STATED GOAL = All material below is to be reproduced exactly.
____________
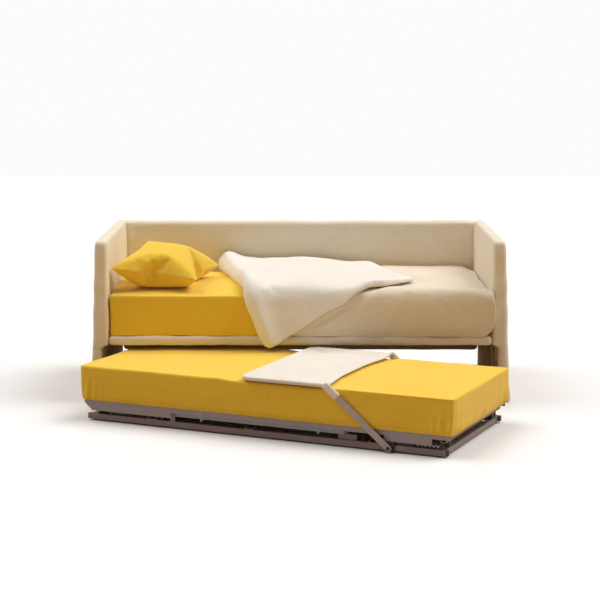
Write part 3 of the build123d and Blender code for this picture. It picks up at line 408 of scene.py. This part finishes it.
def paddedBox(name, low, high, rounding, material, voxel, steps=4):
    # a block with every edge rolled over
    bm = bmesh.new()
    bmesh.ops.create_cube(bm, size=1.0)
    size = Vector(high) - Vector(low)
    middle = (Vector(high) + Vector(low)) / 2
    bmesh.ops.scale(bm, vec=size, verts=bm.verts)
    bmesh.ops.translate(bm, vec=middle, verts=bm.verts)
    bmesh.ops.bevel(
        bm, geom=bm.edges[:], offset=rounding, segments=steps, profile=0.5, affect="EDGES", material=-1
    )
    obj = newPiece(name, meshFrom(bm, name), material)
    remesh(obj, voxel, 2)
    return obj


def swell(obj, amount, scale, seed):
    # uneven padding under the cover, moved along the surface's own normal
    reshape(obj, lambda place, normal: place + normal * amount * ripple(place, scale, seed))


# ---- sofa shell ----

panelShape = {
    "voxel": 0.0085, "rounding": 0.022, "crown": 0.006, "uneven": 0.0030, "reliefTop": 0.290, "reliefDepth": 0.033,
    "lift": 0.008, "lean": 0.036,
}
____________
FINAL RESULT =
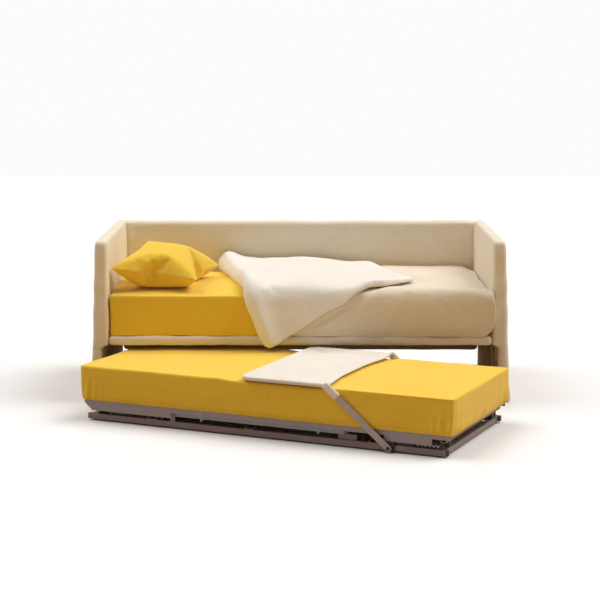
Write part 3 of the build123d and Blender code for this picture. It picks up at line 408 of scene.py. This part finishes it.
def paddedBox(name, low, high, rounding, material, voxel, steps=4):
    # a block with every edge rolled over
    bm = bmesh.new()
    bmesh.ops.create_cube(bm, size=1.0)
    size = Vector(high) - Vector(low)
    middle = (Vector(high) + Vector(low)) / 2
    bmesh.ops.scale(bm, vec=size, verts=bm.verts)
    bmesh.ops.translate(bm, vec=middle, verts=bm.verts)
    bmesh.ops.bevel(
        bm, geom=bm.edges[:], offset=rounding, segments=steps, profile=0.5, affect="EDGES", material=-1
    )
    obj = newPiece(name, meshFrom(bm, name), material)
    remesh(obj, voxel, 2)
    return obj


def swell(obj, amount, scale, seed):
    # uneven padding under the cover, moved along the surface's own normal
    reshape(obj, lambda place, normal: place + normal * amount * ripple(place, scale, seed))


# ---- sofa shell ----

panelShape = {
    "voxel": 0.0085, "rounding": 0.022, "crown": 0.006, "uneven": 0.0030, "reliefTop": 0.290, "reliefDepth": 0.033,
    "lift": 0.008, "lean": 0.036,
}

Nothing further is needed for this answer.